Can the data below be echoed back word for word?

── Supplied material ──

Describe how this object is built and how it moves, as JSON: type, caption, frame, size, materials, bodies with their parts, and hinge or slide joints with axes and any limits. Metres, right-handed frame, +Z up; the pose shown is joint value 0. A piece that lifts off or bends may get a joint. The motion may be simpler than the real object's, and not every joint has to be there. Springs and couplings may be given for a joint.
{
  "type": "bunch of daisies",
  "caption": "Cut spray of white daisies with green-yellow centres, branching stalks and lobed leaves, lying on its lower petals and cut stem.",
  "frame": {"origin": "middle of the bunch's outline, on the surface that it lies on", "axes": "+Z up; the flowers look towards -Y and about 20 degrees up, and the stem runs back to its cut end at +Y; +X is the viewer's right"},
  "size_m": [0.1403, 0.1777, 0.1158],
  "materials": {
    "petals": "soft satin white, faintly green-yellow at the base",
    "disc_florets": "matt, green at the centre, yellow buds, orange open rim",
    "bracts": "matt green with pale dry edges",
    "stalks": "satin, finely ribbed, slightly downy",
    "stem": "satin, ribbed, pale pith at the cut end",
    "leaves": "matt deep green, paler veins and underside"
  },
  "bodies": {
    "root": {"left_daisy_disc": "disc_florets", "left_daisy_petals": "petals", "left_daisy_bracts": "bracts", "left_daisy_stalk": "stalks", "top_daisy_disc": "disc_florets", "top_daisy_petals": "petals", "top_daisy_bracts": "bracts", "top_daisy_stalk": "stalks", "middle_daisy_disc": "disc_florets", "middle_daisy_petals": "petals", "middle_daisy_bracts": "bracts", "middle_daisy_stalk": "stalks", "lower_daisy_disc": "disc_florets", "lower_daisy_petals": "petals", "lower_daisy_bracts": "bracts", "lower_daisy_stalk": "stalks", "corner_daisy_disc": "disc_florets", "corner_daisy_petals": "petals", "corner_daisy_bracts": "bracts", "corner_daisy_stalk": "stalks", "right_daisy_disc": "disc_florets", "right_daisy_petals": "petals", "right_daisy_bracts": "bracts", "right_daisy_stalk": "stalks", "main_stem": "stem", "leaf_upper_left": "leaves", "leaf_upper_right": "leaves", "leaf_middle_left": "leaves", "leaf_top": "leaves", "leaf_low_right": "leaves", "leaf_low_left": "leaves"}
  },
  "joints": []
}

───

*Solution to this problem*.
Describe how this object is built and how it moves, as JSON: type, caption, frame, size, materials, bodies with their parts, and hinge or slide joints with axes and any limits. Metres, right-handed frame, +Z up; the pose shown is joint value 0. A piece that lifts off or bends may get a joint. The motion may be simpler than the real object's, and not every joint has to be there. Springs and couplings may be given for a joint.
{
  "type": "bunch of daisies",
  "caption": "Cut spray of white daisies with green-yellow centres, branching stalks and lobed leaves, lying on its lower petals and cut stem.",
  "frame": {"origin": "middle of the bunch's outline, on the surface that it lies on", "axes": "+Z up; the flowers look towards -Y and about 20 degrees up, and the stem runs back to its cut end at +Y; +X is the viewer's right"},
  "size_m": [0.1403, 0.1777, 0.1158],
  "materials": {
    "petals": "soft satin white, faintly green-yellow at the base",
    "disc_florets": "matt, green at the centre, yellow buds, orange open rim",
    "bracts": "matt green with pale dry edges",
    "stalks": "satin, finely ribbed, slightly downy",
    "stem": "satin, ribbed, pale pith at the cut end",
    "leaves": "matt deep green, paler veins and underside"
  },
  "bodies": {
    "root": {"left_daisy_disc": "disc_florets", "left_daisy_petals": "petals", "left_daisy_bracts": "bracts", "left_daisy_stalk": "stalks", "top_daisy_disc": "disc_florets", "top_daisy_petals": "petals", "top_daisy_bracts": "bracts", "top_daisy_stalk": "stalks", "middle_daisy_disc": "disc_florets", "middle_daisy_petals": "petals", "middle_daisy_bracts": "bracts", "middle_daisy_stalk": "stalks", "lower_daisy_disc": "disc_florets", "lower_daisy_petals": "petals", "lower_daisy_bracts": "bracts", "lower_daisy_stalk": "stalks", "corner_daisy_disc": "disc_florets", "corner_daisy_petals": "petals", "corner_daisy_bracts": "bracts", "corner_daisy_stalk": "stalks", "right_daisy_disc": "disc_florets", "right_daisy_petals": "petals", "right_daisy_bracts": "bracts", "right_daisy_stalk": "stalks", "main_stem": "stem", "leaf_upper_left": "leaves", "leaf_upper_right": "leaves", "leaf_middle_left": "leaves", "leaf_top": "leaves", "leaf_low_right": "leaves", "leaf_low_left": "leaves"}
  },
  "joints": []
}